A4: はい、MySQLのSUBSTRING関数を使用して、BLOBデータの一部を抽出することが可能です。例えば、最初の100バイトを取得するには次のように記述します:

SELECT SUBSTRING(data, 1, 100) AS partial_data FROM sample_table WHERE id = 1;

部分的なデータ取得は、データ全体を扱う場合に比べて処理効率を向上させることができます。
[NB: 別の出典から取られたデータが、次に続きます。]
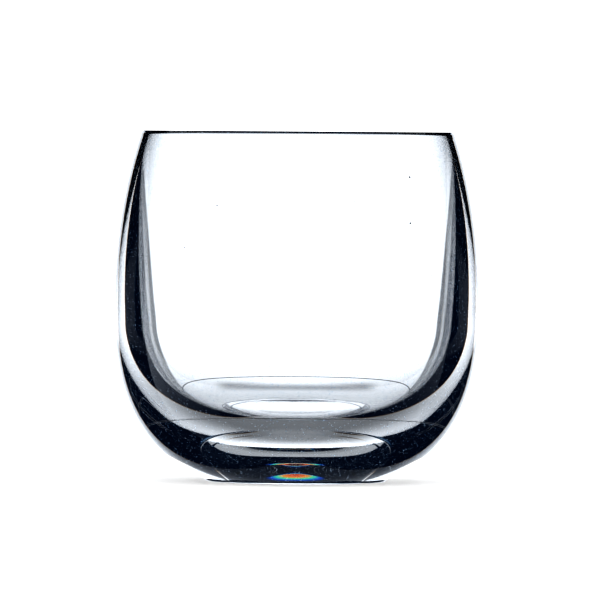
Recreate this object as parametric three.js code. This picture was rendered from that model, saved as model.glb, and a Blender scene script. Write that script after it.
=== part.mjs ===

Q5: BLOBデータを扱う際のセキュリティ上の注意点はありますか?

A5: BLOBデータは任意のバイナリデータを保存できるため、以下のセキュリティリスクを管理する必要があります:

  1. アップロードデータの検証
  • ファイルの種類やサイズを検証し、不正なデータが保存されるのを防ぐ。
  • 拡張子だけでなく、MIMEタイプやファイル内容を確認する。
  1. SQLインジェクション対策
  • プリペアドステートメントを使用し、ユーザー入力を直接SQLクエリに組み込まない。
  1. アクセス制御
  • 保存されたBLOBデータの読み取り権限を適切に管理する。

Q6: BLOB型データの圧縮方法はありますか?

A6: BLOBデータを圧縮するには、アプリケーションレベルでの処理が必要です。例えば、PHPでデータをGzip形式に圧縮して保存することができます:

$compressedData = gzcompress(file_get_contents('file.jpg'));

保存時に圧縮し、取得時に解凍することでストレージの使用量を削減できます。

Q7: MySQLでBLOB型を使用する際に推奨されるストレージエンジンは?

A7: BLOB型を使用する場合、一般的にInnoDBが推奨されます。InnoDBはデータの整合性を保ちながら、パフォーマンスを最適化するための機能を提供します。ただし、大量のBLOBデータを保存する場合は、ファイルシステムやクラウドストレージ(Amazon S3など)の利用も検討してください。